Dicen que María del Rosario Cayetana Paloma Alfonsa Victoria Eugenia Fernanda Teresa Francisca de Paula Lourdes Antonia Josefa Fausta Rita Castor Dorotea Santa Esperanza Fitz-James Stuart y de Silva Falcó y Gurtubay, que es el nombre bautismal de la Duquesa de Alba, próxima a contraer nupcias a los 82 años con un mantenido del poder español, ya adquirió el suyo: un pomposo catafalco fabricado en fino maple canadiense (una de las maderas más costosas del mundo), en forma de chocolate, con moño fuscia, recamado en su interior con sedas y tules de Tailandia. El precio: la bobadita de 80 mil euros, que para la noble dama es como arrancarse una cana de su tupida cabellera de ‘French Poodle’.

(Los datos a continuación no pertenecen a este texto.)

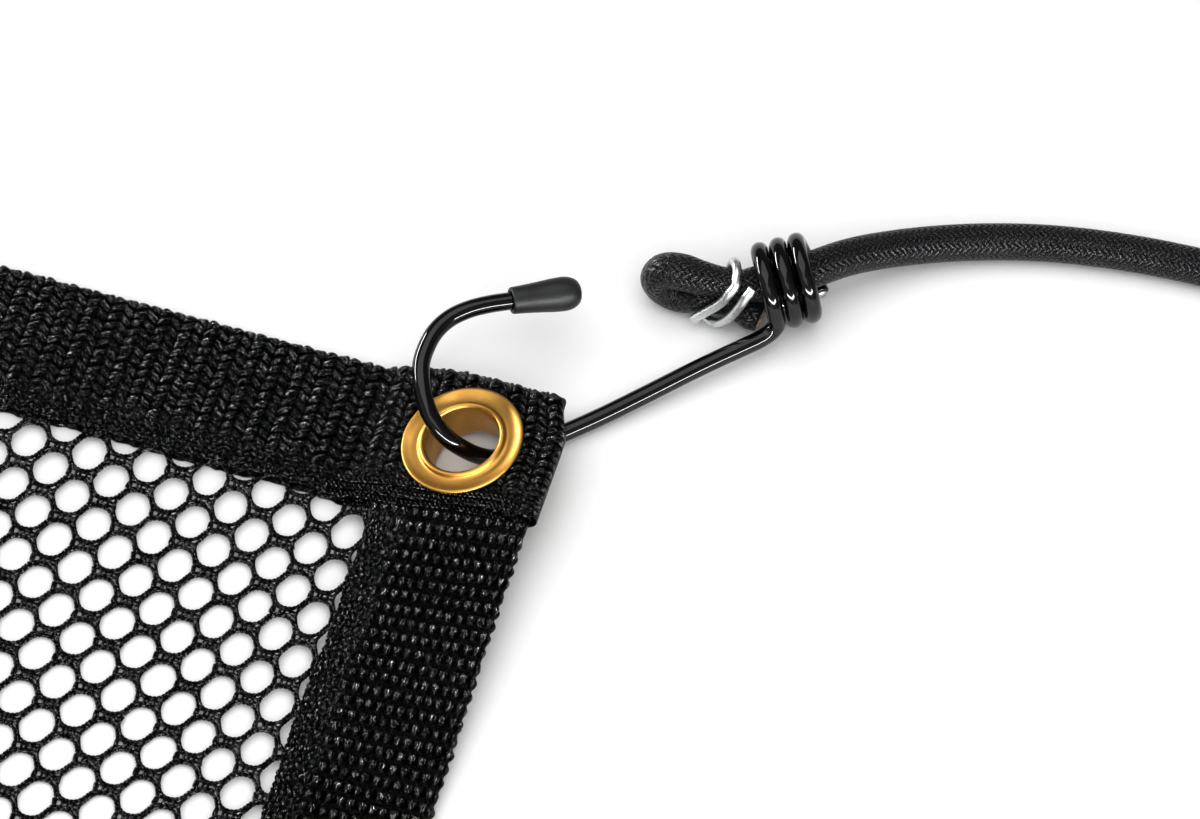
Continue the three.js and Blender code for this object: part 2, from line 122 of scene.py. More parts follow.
def catmull_rom(rows, density=24):
    """Centripetal Catmull-Rom curve through rows of numbers, the first three of them
    x, y, z: each span is the cubic whose knots are the square roots of the chords."""
    rows = np.asarray(rows, float)
    rows = np.vstack([2 * rows[0] - rows[1], rows, 2 * rows[-1] - rows[-2]])
    chords = np.maximum(np.linalg.norm(np.diff(rows[:, :3], axis=0), axis=1), 1e-6)
    knots = np.concatenate([[0], np.cumsum(np.sqrt(chords))])
    parts = []
    for i in range(1, len(rows) - 2):
        t0, t1, t2, t3 = knots[i - 1:i + 3]
        t = np.linspace(t1, t2, density, endpoint=i == len(rows) - 3)[:, None]
        p0, p1, p2, p3 = rows[i - 1:i + 3]
        a1 = (t1 - t) / (t1 - t0) * p0 + (t - t0) / (t1 - t0) * p1
        a2 = (t2 - t) / (t2 - t1) * p1 + (t - t1) / (t2 - t1) * p2
        a3 = (t3 - t) / (t3 - t2) * p2 + (t - t2) / (t3 - t2) * p3
        b1 = (t2 - t) / (t2 - t0) * a1 + (t - t0) / (t2 - t0) * a2
        b2 = (t3 - t) / (t3 - t1) * a2 + (t - t1) / (t3 - t1) * a3
        parts.append((t2 - t) / (t2 - t1) * b1 + (t - t1) / (t2 - t1) * b2)
    return np.vstack(parts)


def arc_length(path):
    """Distance along a path at each of its points."""
    return np.concatenate([[0], np.cumsum(np.linalg.norm(np.diff(path[:, :3], axis=0), axis=1))])


def evenly(path, step):
    """The same path with its points step apart."""
    along = arc_length(path)
    count = max(2, int(round(along[-1] / step)) + 1)
    marks = np.linspace(0, along[-1], count)
    return np.stack([np.interp(marks, along, path[:, i]) for i in range(path.shape[1])], 1)


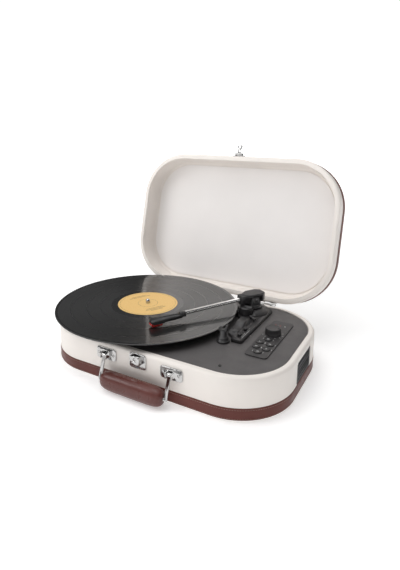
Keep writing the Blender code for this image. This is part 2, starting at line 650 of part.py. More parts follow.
def build_drive(case, finish):
    place = pulley_place()
    axis = empty("pulley_axis", place, parent=case)
    wheel = [(0, 57 * MM), (1.5 * MM, 57 * MM), (1.5 * MM, 61.8 * MM), (PULLEY_RADIUS + 1 * MM, 62.1 * MM)]
    wheel += [(PULLEY_RADIUS, 62.8 * MM), (PULLEY_RADIUS, 65.6 * MM), (PULLEY_RADIUS + 0.8 * MM, 66 * MM)]
    wheel += [(0, 66 * MM)]
    solid("motor_pulley", turned(wheel, 20), finish["brass"], axis)
    can = [(0, 34 * MM), (16 * MM, 34 * MM), (17 * MM, 35 * MM), (17 * MM, LEDGE_Z - 3.2 * MM)]
    can += [(16 * MM, LEDGE_Z - 2.2 * MM), (0, LEDGE_Z - 2.2 * MM)]
    solid("motor", turned(can, 24), finish["dark steel"], case, place)

    thickness = 0.8 * MM
    loops = []
    for grow, z_index in ((GAP, 0), (GAP + thickness, 0), (GAP + thickness, 1), (GAP, 1)):
        loops.append(belt_loop(HUB_RADIUS + grow, PULLEY_RADIUS + grow, BELT_Z[z_index]))
    hub_place = (PLATTER_X, 0, 0)
    solid("drive_belt", loft(loops, closed=True), finish["rubber"], case, hub_place, (0, 0, PULLEY_ANGLE))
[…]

Seguramente, esa misma intención tendrá mister Gates cuando llegue a sus manos el catálogo de estos maderos mortuorios y se encuentre con un modelo que hace alusión a sus sofisticados teclados, con cableado y ‘mouse’ incluidos para seguirse conectando desde remotas esferas, una vez haya partido de este valle de lágrimas, no sin antes haber cancelado 140 mil euros, que es el coste del pasaporte al ciberespacio eterno.
Acabo de ver una foto de la agencia EFE donde aparece la actriz gringa Scarlett Johansson, sin una gota de maquillaje, cubierta la testa con una mantilla blanca de algodón que la hace ver como una santa de la postmodernidad, cumpliendo a una visita de solidaridad en los campamentos de refugiados de Nairobi, en el Cuerno Africano, donde millones de habitantes (mujeres, niños y ancianos) de Somalia, Kenia, Etiopía y Yibuti, son víctimas de la sequía, la miseria y la hambruna y, peor aún, de la indiferencia del mundo.
Y es cuando retomo la máxima lapidaria de Monterroso, que es el gran epitafio de esta humanidad indolente: "solo hay tres cosas que cuentan: el amor, la muerte y las moscas", más próximo a nuestra cruda realidad, la muerte y las moscas, esas aladas cortesanas de la fatuidad.